PalaceDataGenerator(seed=42, scale="small") produces deterministic, realistic test data:

  • generate_project_tree() — writes real files + mempalace.yaml for mine() to ingest
  • populate_palace_directly() — bypasses mining, inserts directly into ChromaDB (10-100x faster for search/MCP benchmarks)
  • generate_kg_triples() — entity-relationship triples with temporal validity
  • generate_search_queries() — queries with known-good answers for recall measurement

Planted needles: Unique identifiable content (e.g., NEEDLE_0042: PostgreSQL vacuum autovacuum threshold...) seeded into specific wings/rooms.
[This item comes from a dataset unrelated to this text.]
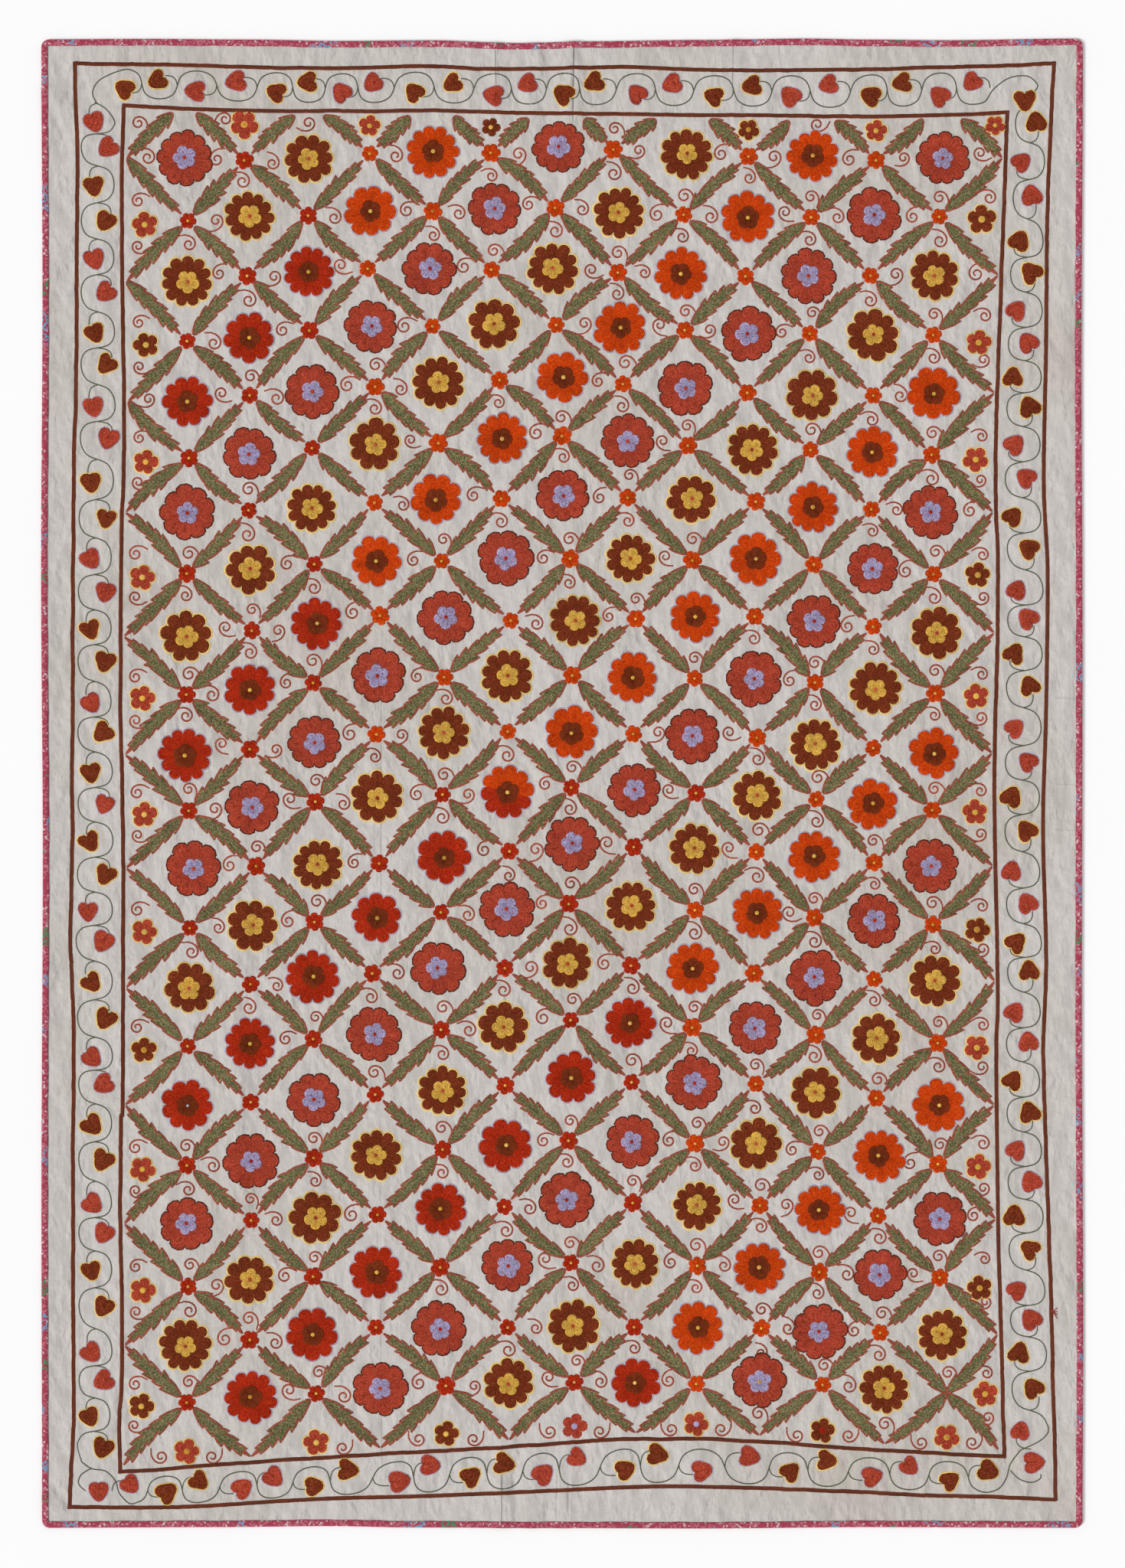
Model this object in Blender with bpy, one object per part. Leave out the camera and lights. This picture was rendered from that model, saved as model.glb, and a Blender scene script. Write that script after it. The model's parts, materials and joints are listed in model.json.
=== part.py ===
"""Embroidered suzani lying flat: one ground cloth, bound round its edge with four folded strips.

Run it with blender --background --python part.py, or from Blender's text editor.
Metres, +Z up. +X is the cloth's right side and +Y its top, with the origin under its middle.
"""

import math

import bmesh
import bpy
from mathutils import Vector

# Overall size of the bound cloth
WIDTH = 1.500
LENGTH = 2.145

# Ground cloth
CLOTH_THICKNESS = 0.0012
EDGE_SLOPE_WIDTH = 0.035

# Binding: a strip folded round the edge, with a leg above and a leg below the cloth
BINDING_WIDTH = 0.009
BINDING_THICKNESS = 0.001
BINDING_ROUNDING = 0.0008
FIT_GAP = 0.0003
BINDING_HEIGHT = 2 * BINDING_THICKNESS + CLOTH_THICKNESS + 2 * FIT_GAP

# The corners are sewn round, in arcs of two steps a strip
CORNER_RADIUS = 0.011
ARC_STEPS = 2
ARC_STEP_ANGLE = math.radians(45) / ARC_STEPS

# Grid of the cloth: cells between the lines that the folds ask for
LARGEST_CELL = 0.066
SMALLEST_CELL = 0.008
TOUCH = 1e-6

# How far each edge wanders in from a straight line
# along: place on the edge in metres from its middle; inset: millimetres
EDGE_INSETS = {
    "top": ((-0.739, 1.0), (-0.60, 0.5), (-0.45, 1.5), (-0.32, 3.5), (-0.19, 2.5), (-0.06, 6.5),
            (0.03, 4.0), (0.20, 2.0), (0.35, 0.0), (0.44, 1.5), (0.55, 2.5), (0.739, 0.0)),
    "bottom": ((-0.739, 1.0), (-0.50, 2.0), (-0.33, 3.5), (-0.22, 1.5), (0.0, 0.5), (0.20, 0.0),
               (0.45, 2.0), (0.739, 1.0)),
    "left": ((-1.06, 1.5), (-0.60, 0.5), (-0.10, 2.5), (0.30, 0.0), (0.70, 2.0), (1.06, 0.5)),
    "right": ((-1.06, 1.0), (-0.80, 0.0), (-0.30, 2.0), (0.20, 1.0), (0.60, 2.5), (1.06, 0.5)),
}

# Folds that stand up off the floor, each a soft ridge from one place to another
# start x, start y, end x, end y: metres; half width: metres; height: millimetres
FOLDS = (
    # Either side of the trough at the bottom edge, and the crease beside it
    (-0.086, -1.070, -0.088, -0.930, 0.026, 3.0),
    (-0.044, -1.070, -0.046, -0.955, 0.020, 2.5),
    (0.002, -1.070, 0.000, -0.970, 0.016, 1.6),
    # Creases that run down from the top edge
    (-0.096, 1.070, -0.094, 0.975, 0.018, 2.0),
    (-0.043, 1.070, -0.045, 0.965, 0.018, 2.0),
    (0.015, 1.070, 0.017, 0.940, 0.020, 3.0),
    (0.247, 1.070, 0.245, 0.960, 0.018, 2.4),
    # Lines left by storage, down the left of the field and down its middle
    (-0.462, -0.040, -0.468, -0.610, 0.024, 2.4),
    (-0.022, 0.300, -0.019, -0.510, 0.024, 2.0),
    # Puckers between the motifs
    (-0.600, 0.581, -0.505, 0.578, 0.024, 3.4),
    (0.562, 0.786, 0.634, 0.724, 0.020, 2.6),
    (0.540, 0.458, 0.602, 0.390, 0.020, 2.6),
    (0.088, 0.407, 0.166, 0.332, 0.020, 2.4),
    (0.306, -0.775, 0.366, -0.826, 0.024, 3.0),
    (0.095, -0.546, 0.206, -0.540, 0.020, 2.6),
    (0.186, -0.690, 0.222, -0.745, 0.022, 2.6),
    (-0.040, -0.730, -0.004, -0.772, 0.022, 2.2),
    # Lifted places in the margin by the left corners
    (-0.740, 1.000, -0.690, 0.935, 0.024, 2.8),
    (-0.700, -0.960, -0.739, -1.050, 0.024, 2.4),
)

COLOURS = {
    "ground_cloth": (0.68, 0.65, 0.62),
    "binding": (0.46, 0.07, 0.13),
}


def clear_scene():
    for obj in list(bpy.data.objects):
        bpy.data.objects.remove(obj, do_unlink=True)


def make_material(name, colour, roughness):
    material = bpy.data.materials.new(name)
    material.use_nodes = True
    shader = material.node_tree.nodes["Principled BSDF"]
    shader.inputs["Base Color"].default_value = (*colour, 1.0)
    shader.inputs["Roughness"].default_value = roughness
    shader.inputs["Metallic"].default_value = 0.0
    return material


def smooth_step(t):
    t = min(max(t, 0.0), 1.0)
    return t * t * (3.0 - 2.0 * t)


def clamp(value, limit):
    return min(max(value, -limit), limit)


def inset(side, along):
    """How far an edge lies in from its straight line, at a place along it."""
    rows = EDGE_INSETS[side]
    if along <= rows[0][0]:
        return rows[0][1] / 1000
    for (start, low), (end, high) in zip(rows, rows[1:]):
        if along <= end:
            return (low + (high - low) * smooth_step((along - start) / (end - start))) / 1000
    return rows[-1][1] / 1000


def wander(x, y):
    """Move a point near an edge in with that edge."""
    straight_x = WIDTH / 2 - CORNER_RADIUS
    straight_y = LENGTH / 2 - CORNER_RADIUS
    along_x = clamp(x, straight_x)
    along_y = clamp(y, straight_y)
    moved_x, moved_y = x, y
    if x <= -straight_x + TOUCH:
        moved_x += inset("left", along_y)
    elif x >= straight_x - TOUCH:
        moved_x -= inset("right", along_y)
    if y <= -straight_y + TOUCH:
        moved_y += inset("bottom", along_x)
    elif y >= straight_y - TOUCH:
        moved_y -= inset("top", along_x)
    return moved_x, moved_y


def fold_height(x, y, fold):
    """Height of one fold over a point: a cosine ridge that dies away at its ends."""
    x1, y1, x2, y2, half_width, height = fold
    run_x, run_y = x2 - x1, y2 - y1
    length = math.hypot(run_x, run_y)
    place = ((x - x1) * run_x + (y - y1) * run_y) / length
    across = abs((x - x1) * run_y - (y - y1) * run_x) / length
    if across >= half_width:
        return 0.0
    ends = smooth_step((place + half_width) / (2 * half_width))
    ends *= smooth_step((length - place + half_width) / (2 * half_width))
    return height / 1000 * ends * 0.5 * (1 + math.cos(math.pi * across / half_width))


def lift(x, y):
    """Height of the cloth's underside off the floor. It is level across the binding."""
    x = clamp(x, WIDTH / 2 - CORNER_RADIUS)
    y = clamp(y, LENGTH / 2 - CORNER_RADIUS)
    return max(fold_height(x, y, fold) for fold in FOLDS)


def edge_rise(x, y):
    """Near the edge the cloth climbs onto the binding's lower leg."""
    inward = min(WIDTH / 2 - abs(x), LENGTH / 2 - abs(y))
    fade = (inward - CORNER_RADIUS) / EDGE_SLOPE_WIDTH
    return (BINDING_THICKNESS + FIT_GAP) * (1.0 - smooth_step(fade))


def grid_lines(half_size, wanted):
    """Places of the grid's lines between the two edge bands, dense where folds need them."""
    straight = half_size - CORNER_RADIUS
    slope_end = straight - EDGE_SLOPE_WIDTH
    fixed = [-straight, -slope_end, slope_end, straight]
    lines = list(fixed)
    for place in sorted(wanted):
        if all(abs(place - line) >= SMALLEST_CELL for line in lines) and abs(place) < straight:
            lines.append(place)
    lines.sort()
    filled = [lines[0]]
    for line in lines[1:]:
        start = filled[-1]
        cells = math.ceil((line - start) / LARGEST_CELL)
        filled.extend(start + (line - start) * k / cells for k in range(1, cells + 1))
    return filled


def fold_lines(axis):
    """Grid lines that each fold asks for: its crest and flanks, or a pucker's two ends."""
    wanted = []
    for fold in FOLDS:
        start, end, half_width = fold[axis], fold[axis + 2], fold[4]
        middle = (start + end) / 2
        if abs(end - start) < half_width:
            wanted += [middle, middle - half_width, middle + half_width]
        else:
            wanted += [middle, start, end]
    return wanted


def corner_point(i, j, sign_x, sign_y):
    """Point of the cloth's rounded corner, i and j lines in from the two edges."""
    centre_x = sign_x * (WIDTH / 2 - CORNER_RADIUS)
    centre_y = sign_y * (LENGTH / 2 - CORNER_RADIUS)
    radius = CORNER_RADIUS - BINDING_THICKNESS - FIT_GAP
    angle = math.radians(45) + (j - i) * -ARC_STEP_ANGLE
    if i == 0 or j == 0:
        reach = radius
    else:
        reach = radius / 2
        angle = math.radians(45) * (1 + i - j)
    if i == ARC_STEPS and j == ARC_STEPS:
        reach = 0.0
    return (centre_x + sign_x * reach * math.cos(angle), centre_y + sign_y * reach * math.sin(angle))


def edge_lines(half_size, inner):
    """Add the two lines of each edge band outside the inner lines."""
    outer = half_size - BINDING_THICKNESS - FIT_GAP
    middle = (outer + half_size - CORNER_RADIUS) / 2
    return [-outer, -middle, *inner, middle, outer]


def build_ground_cloth(columns, rows):
    mesh = bpy.data.meshes.new("ground_cloth")
    bm = bmesh.new()
    last_i, last_j = len(columns) - 1, len(rows) - 1
    points = []
    for j, y in enumerate(rows):
        line = []
        for i, x in enumerate(columns):
            from_x, from_y = min(i, last_i - i), min(j, last_j - j)
            px, py = x, y
            if from_x <= ARC_STEPS and from_y <= ARC_STEPS:
                px, py = corner_point(from_x, from_y, math.copysign(1, x), math.copysign(1, y))
            height = lift(px, py) + edge_rise(px, py)
            line.append(bm.verts.new((*wander(px, py), height)))
        points.append(line)
    for j in range(last_j):
        for i in range(last_i):
            bm.faces.new((points[j][i], points[j][i + 1], points[j + 1][i + 1], points[j + 1][i]))
    bm.to_mesh(mesh)
    bm.free()
    cloth = bpy.data.objects.new("ground_cloth", mesh)
    bpy.context.collection.objects.link(cloth)
    thickness = cloth.modifiers.new("cloth_thickness", "SOLIDIFY")
    thickness.thickness = CLOTH_THICKNESS
    thickness.offset = 1.0
    mesh.shade_smooth()
    mesh.set_sharp_from_angle(angle=math.radians(40))
    return cloth


def binding_section():
    """Outline of the folded strip: distance in from the edge, and height."""
    top = BINDING_HEIGHT
    inner_end = BINDING_WIDTH
    wall = BINDING_THICKNESS
    curve = BINDING_ROUNDING
    return (
        (inner_end, 0.0), (curve, 0.0), (0.0, curve), (0.0, top - curve), (curve, top),
        (inner_end, top), (inner_end, top - wall), (wall, top - wall), (wall, wall), (inner_end, wall),
    )


def edge_stations(side, lines):
    """Stations along one edge, as (centre of its turn or foot, outward direction, end shift)."""
    across = side in ("top", "bottom")
    sign = 1 if side in ("top", "right") else -1
    straight_x = WIDTH / 2 - CORNER_RADIUS
    straight_y = LENGTH / 2 - CORNER_RADIUS
    outward = Vector((0, sign)) if across else Vector((sign, 0))
    along = Vector((1, 0)) if across else Vector((0, 1))
    stations = []
    for end in (-1, 1):
        if across:
            centre = Vector((end * straight_x, sign * straight_y))
        else:
            centre = Vector((sign * straight_x, end * straight_y))
        turns = range(ARC_STEPS, 0, -1) if end == -1 else range(1, ARC_STEPS + 1)
        for turn in turns:
            angle = turn * ARC_STEP_ANGLE
            direction = outward * math.cos(angle) + along * end * math.sin(angle)
            tangent = along * math.cos(angle) - outward * end * math.sin(angle)
            shift = tangent * -end * FIT_GAP / 2 if turn == ARC_STEPS else Vector((0, 0))
            stations.append((centre, direction, shift))
        if end == -1:
            for place in lines:
                foot = Vector((place, sign * straight_y)) if across else Vector((sign * straight_x, place))
                stations.append((foot, outward, Vector((0, 0))))
    return stations


def build_binding(side, lines):
    mesh = bpy.data.meshes.new("binding_" + side)
    bm = bmesh.new()
    rings = []
    for foot, direction, shift in edge_stations(side, lines):
        rise = lift(foot.x, foot.y)
        ring = []
        for inward, height in binding_section():
            place = foot + direction * (CORNER_RADIUS - inward)
            x, y = wander(place.x, place.y)
            ring.append(bm.verts.new((x + shift.x, y + shift.y, height + rise)))
        rings.append(ring)
    for ring, following in zip(rings, rings[1:]):
        for k in range(len(ring)):
            n = (k + 1) % len(ring)
            bm.faces.new((ring[k], ring[n], following[n], following[k]))
    bm.faces.new(rings[0])
    bm.faces.new(rings[-1])
    bmesh.ops.recalc_face_normals(bm, faces=bm.faces)
    bm.to_mesh(mesh)
    bm.free()
    strip = bpy.data.objects.new("binding_" + side, mesh)
    bpy.context.collection.objects.link(strip)
    mesh.shade_smooth()
    mesh.set_sharp_from_angle(angle=math.radians(40))
    return strip


def main():
    clear_scene()
    inner_columns = grid_lines(WIDTH / 2, fold_lines(0))
    inner_rows = grid_lines(LENGTH / 2, fold_lines(1))
    columns = edge_lines(WIDTH / 2, inner_columns)
    rows = edge_lines(LENGTH / 2, inner_rows)

    cloth = build_ground_cloth(columns, rows)
    cloth.data.materials.append(make_material("ground_cloth", COLOURS["ground_cloth"], 0.9))
    for side, lines in (("top", inner_columns), ("bottom", inner_columns),
                        ("left", inner_rows), ("right", inner_rows)):
        strip = build_binding(side, lines)
        strip.data.materials.append(make_material("binding_" + side, COLOURS["binding"], 0.8))


main()
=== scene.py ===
"""Looks of an embroidered suzani that lies flat on a pale floor.

Laid out as a Blender add-on and run as a script: each operator builds one group of pieces.
Metres, +Z up. +X is the cloth's right side and +Y its top, with the origin under its middle.
Places of the motifs are in photo pixels, and place() turns them into metres. Sizes are real.
"""

import json
import math
from collections import namedtuple

import bpy
import numpy as np
from bpy.props import FloatProperty, FloatVectorProperty, IntProperty, PointerProperty
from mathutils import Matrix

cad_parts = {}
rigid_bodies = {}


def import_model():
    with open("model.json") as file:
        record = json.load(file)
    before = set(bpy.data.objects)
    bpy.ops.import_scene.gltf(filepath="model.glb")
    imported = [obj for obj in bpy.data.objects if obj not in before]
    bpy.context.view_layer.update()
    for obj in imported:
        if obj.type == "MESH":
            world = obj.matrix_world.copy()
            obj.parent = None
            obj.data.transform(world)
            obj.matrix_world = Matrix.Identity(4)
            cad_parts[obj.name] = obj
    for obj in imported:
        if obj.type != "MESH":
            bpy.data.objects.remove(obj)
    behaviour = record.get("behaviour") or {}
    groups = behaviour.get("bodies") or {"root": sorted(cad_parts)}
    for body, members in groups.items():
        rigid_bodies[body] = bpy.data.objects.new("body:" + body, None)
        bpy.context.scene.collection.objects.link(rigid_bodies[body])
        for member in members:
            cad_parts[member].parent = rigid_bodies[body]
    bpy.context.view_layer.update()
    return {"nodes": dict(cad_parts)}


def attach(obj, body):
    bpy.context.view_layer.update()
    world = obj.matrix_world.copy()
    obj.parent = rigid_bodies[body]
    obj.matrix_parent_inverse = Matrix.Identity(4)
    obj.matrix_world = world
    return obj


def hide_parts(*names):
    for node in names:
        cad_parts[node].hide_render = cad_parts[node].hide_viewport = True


bl_info = {
    "name": "Embroidered suzani",
    "version": (1, 0, 0),
    "blender": (4, 5, 0),
    "location": "View3D > Sidebar > Suzani",
    "description": "Builds a suzani: ground cloth, printed binding and chain-stitch embroidery",
    "category": "Object",
}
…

Search queries target these needles, enabling recall@k measurement without an LLM judge.

JSON Reports

When run with --bench-report=path.json, produces machine-readable output:

{
  "timestamp": "2026-04-07T...",
  "git_sha": "abc123",
  "scale": "small",
  "system": {"os": "linux", "cpu_count": 8},
  "results": {
    "mcp_status": {"latency_ms_at_1000": 45.2, "rss_delta_mb_at_5000": 12.3},
    "search": {"avg_latency_ms_at_5000": 23.1, "recall_at_5": 0.92},
    "chromadb_insert": {"sequential_ms": 8500, "batched_ms": 1200, "speedup_ratio": 7.1}
  }
}

Regression Detection

from tests.benchmarks.report import check_regression

regressions = check_regression("current.json", "baseline.json", threshold=0.2)
# Returns list of metric descriptions that degraded beyond 20%

CI Integration

The GitHub Actions workflow runs benchmarks on PRs at small scale:

benchmark:
  runs-on: ubuntu-latest
  if: github.event_name == 'pull_request'
  # Runs: pytest tests/benchmarks/ -m "benchmark and not stress and not slow" --bench-scale=small

Existing unit tests are isolated with --ignore=tests/benchmarks.

Markers

  • @pytest.mark.benchmark — all benchmark tests
  • @pytest.mark.slow — tests taking >30s even at small scale
  • @pytest.mark.stress — tests that should only run at large/stress scale

Dependencies

Only one new dependency beyond the existing dev stack: psutil (for cross-platform RSS measurement). tracemalloc and resource are stdlib.